- [Required task] Take from the listing each line that has the string "before".

- [Material provided]
★ ★ ★

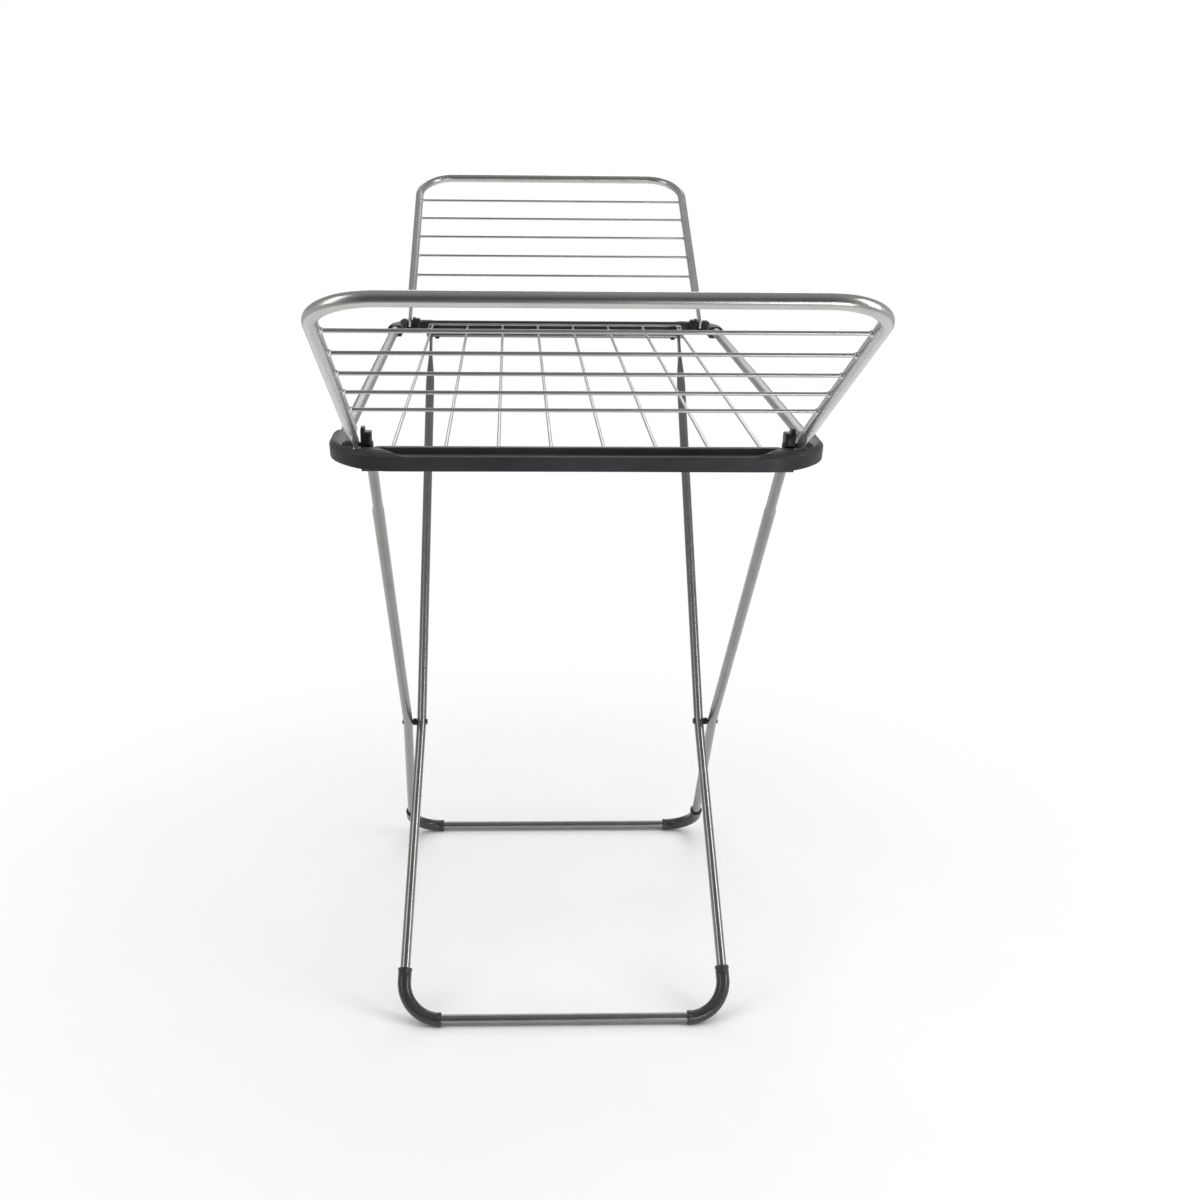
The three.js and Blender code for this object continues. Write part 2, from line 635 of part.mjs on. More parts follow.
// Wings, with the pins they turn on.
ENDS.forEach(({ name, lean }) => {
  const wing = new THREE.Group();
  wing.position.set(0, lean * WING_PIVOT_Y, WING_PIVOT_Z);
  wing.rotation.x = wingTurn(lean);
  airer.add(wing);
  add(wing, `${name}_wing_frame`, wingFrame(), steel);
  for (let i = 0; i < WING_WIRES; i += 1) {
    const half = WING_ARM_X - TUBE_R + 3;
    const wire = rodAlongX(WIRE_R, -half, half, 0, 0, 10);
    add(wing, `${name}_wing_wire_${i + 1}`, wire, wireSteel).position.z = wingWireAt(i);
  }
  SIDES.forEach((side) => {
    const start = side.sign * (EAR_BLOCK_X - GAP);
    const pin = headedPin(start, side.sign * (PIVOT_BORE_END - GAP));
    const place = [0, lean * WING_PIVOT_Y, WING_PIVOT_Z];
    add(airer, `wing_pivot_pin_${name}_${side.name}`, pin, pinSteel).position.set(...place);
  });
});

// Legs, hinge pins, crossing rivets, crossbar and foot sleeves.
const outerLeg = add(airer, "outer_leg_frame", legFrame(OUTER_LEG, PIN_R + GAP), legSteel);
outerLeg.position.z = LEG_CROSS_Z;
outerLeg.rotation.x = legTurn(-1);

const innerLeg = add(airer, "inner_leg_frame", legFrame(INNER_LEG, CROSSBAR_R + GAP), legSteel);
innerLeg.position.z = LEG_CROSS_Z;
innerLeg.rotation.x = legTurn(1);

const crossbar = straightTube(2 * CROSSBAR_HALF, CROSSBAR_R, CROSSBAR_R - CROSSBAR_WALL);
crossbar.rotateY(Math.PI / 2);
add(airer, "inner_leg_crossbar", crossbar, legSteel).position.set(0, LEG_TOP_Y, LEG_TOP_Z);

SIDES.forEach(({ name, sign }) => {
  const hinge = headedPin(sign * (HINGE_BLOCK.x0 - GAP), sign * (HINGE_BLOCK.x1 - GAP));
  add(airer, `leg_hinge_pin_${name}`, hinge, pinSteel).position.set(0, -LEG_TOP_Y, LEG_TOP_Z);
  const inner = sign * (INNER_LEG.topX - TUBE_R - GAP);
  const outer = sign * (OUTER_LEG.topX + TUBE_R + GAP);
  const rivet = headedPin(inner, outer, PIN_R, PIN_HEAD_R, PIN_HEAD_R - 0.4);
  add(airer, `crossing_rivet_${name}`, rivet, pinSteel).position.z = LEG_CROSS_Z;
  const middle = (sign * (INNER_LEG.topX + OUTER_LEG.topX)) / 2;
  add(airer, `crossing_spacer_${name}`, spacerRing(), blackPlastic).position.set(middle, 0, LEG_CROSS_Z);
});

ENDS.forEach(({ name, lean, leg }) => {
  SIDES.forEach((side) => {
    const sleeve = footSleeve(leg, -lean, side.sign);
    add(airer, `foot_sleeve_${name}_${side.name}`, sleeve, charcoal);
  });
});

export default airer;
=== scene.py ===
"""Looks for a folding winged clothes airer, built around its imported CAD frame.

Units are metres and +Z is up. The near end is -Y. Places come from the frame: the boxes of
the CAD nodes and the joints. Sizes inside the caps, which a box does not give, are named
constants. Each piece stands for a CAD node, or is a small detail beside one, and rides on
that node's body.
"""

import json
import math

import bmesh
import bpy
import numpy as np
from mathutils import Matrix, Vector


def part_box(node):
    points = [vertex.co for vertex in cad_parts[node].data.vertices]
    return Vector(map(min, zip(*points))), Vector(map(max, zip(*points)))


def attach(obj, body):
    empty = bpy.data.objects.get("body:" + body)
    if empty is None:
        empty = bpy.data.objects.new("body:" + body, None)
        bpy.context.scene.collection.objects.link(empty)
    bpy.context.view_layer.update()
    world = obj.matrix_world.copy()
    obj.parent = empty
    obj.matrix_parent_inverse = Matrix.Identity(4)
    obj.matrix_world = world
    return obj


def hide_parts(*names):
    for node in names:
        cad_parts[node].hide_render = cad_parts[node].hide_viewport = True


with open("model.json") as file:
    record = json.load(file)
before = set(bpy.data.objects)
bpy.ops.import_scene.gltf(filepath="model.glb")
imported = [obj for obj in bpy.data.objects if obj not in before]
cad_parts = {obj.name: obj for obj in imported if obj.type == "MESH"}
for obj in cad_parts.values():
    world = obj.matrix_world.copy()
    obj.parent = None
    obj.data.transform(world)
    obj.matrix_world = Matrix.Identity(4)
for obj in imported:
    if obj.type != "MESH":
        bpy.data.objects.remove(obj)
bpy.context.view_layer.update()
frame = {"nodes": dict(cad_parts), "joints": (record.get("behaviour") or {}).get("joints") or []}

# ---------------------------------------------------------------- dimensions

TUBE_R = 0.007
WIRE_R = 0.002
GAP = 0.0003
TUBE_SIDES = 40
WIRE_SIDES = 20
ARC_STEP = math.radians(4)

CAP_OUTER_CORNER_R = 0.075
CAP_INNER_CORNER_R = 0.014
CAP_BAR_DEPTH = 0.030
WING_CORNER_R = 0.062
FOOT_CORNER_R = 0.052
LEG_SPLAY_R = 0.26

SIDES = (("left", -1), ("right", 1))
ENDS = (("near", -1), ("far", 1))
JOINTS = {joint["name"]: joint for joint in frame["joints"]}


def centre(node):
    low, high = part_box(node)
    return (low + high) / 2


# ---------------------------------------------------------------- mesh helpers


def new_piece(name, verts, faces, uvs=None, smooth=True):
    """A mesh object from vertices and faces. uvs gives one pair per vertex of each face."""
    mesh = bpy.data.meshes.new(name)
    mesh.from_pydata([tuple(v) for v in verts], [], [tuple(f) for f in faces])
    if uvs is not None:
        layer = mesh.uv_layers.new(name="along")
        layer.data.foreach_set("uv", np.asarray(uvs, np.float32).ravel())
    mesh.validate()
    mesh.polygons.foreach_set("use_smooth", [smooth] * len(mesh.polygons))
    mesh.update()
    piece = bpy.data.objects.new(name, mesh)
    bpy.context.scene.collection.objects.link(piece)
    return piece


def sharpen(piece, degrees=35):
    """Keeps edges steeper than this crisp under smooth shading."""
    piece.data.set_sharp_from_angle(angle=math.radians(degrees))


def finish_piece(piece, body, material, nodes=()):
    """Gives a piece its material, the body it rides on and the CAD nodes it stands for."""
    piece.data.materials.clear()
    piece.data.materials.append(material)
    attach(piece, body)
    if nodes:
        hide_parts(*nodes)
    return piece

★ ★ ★

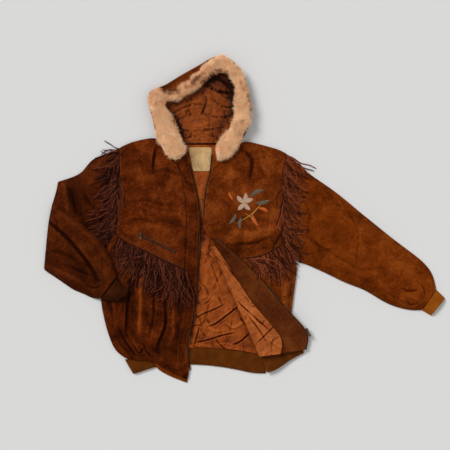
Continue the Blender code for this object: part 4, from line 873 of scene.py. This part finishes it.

★ ★ ★

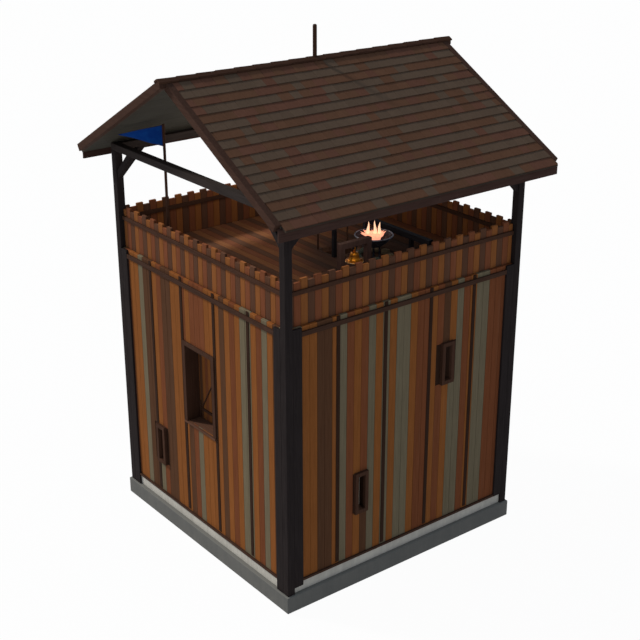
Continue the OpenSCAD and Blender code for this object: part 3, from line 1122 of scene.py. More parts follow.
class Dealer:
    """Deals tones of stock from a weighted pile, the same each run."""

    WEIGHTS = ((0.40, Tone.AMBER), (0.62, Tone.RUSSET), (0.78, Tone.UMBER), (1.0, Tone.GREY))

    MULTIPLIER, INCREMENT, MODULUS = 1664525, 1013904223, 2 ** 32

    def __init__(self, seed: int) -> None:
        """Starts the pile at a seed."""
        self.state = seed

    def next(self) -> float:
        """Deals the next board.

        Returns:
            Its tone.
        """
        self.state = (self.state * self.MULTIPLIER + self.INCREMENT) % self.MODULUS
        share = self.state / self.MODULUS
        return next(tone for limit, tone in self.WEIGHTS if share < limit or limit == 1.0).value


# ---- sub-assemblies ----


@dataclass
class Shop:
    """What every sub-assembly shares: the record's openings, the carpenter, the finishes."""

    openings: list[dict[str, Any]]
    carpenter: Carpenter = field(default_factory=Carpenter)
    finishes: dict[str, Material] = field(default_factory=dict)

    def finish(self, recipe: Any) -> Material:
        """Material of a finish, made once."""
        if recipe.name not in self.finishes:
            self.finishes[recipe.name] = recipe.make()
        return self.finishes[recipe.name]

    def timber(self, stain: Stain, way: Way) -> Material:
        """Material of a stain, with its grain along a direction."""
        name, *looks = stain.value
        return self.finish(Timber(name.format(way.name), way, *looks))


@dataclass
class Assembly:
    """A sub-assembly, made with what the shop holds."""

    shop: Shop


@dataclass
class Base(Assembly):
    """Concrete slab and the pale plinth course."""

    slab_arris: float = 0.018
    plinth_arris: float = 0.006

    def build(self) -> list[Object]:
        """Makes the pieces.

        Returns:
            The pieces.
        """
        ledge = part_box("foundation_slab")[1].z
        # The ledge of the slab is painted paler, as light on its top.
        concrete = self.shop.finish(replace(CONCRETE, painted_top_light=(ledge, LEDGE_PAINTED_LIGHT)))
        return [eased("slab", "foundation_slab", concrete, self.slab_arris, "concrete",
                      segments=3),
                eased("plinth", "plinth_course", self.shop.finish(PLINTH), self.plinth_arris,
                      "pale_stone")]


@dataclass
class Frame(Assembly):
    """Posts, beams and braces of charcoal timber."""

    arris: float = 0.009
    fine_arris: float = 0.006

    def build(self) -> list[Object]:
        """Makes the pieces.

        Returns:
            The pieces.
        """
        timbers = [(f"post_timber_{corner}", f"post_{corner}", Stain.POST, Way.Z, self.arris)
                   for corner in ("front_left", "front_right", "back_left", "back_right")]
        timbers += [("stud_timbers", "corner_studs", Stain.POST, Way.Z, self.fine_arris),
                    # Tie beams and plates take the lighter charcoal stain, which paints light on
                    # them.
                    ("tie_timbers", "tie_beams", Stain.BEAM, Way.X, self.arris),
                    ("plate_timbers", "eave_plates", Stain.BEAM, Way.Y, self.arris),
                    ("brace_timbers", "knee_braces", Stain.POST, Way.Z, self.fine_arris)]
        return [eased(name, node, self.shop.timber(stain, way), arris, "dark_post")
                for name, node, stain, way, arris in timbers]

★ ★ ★

- [Finished answer]
before = set(bpy.data.objects)
imported = [obj for obj in bpy.data.objects if obj not in before]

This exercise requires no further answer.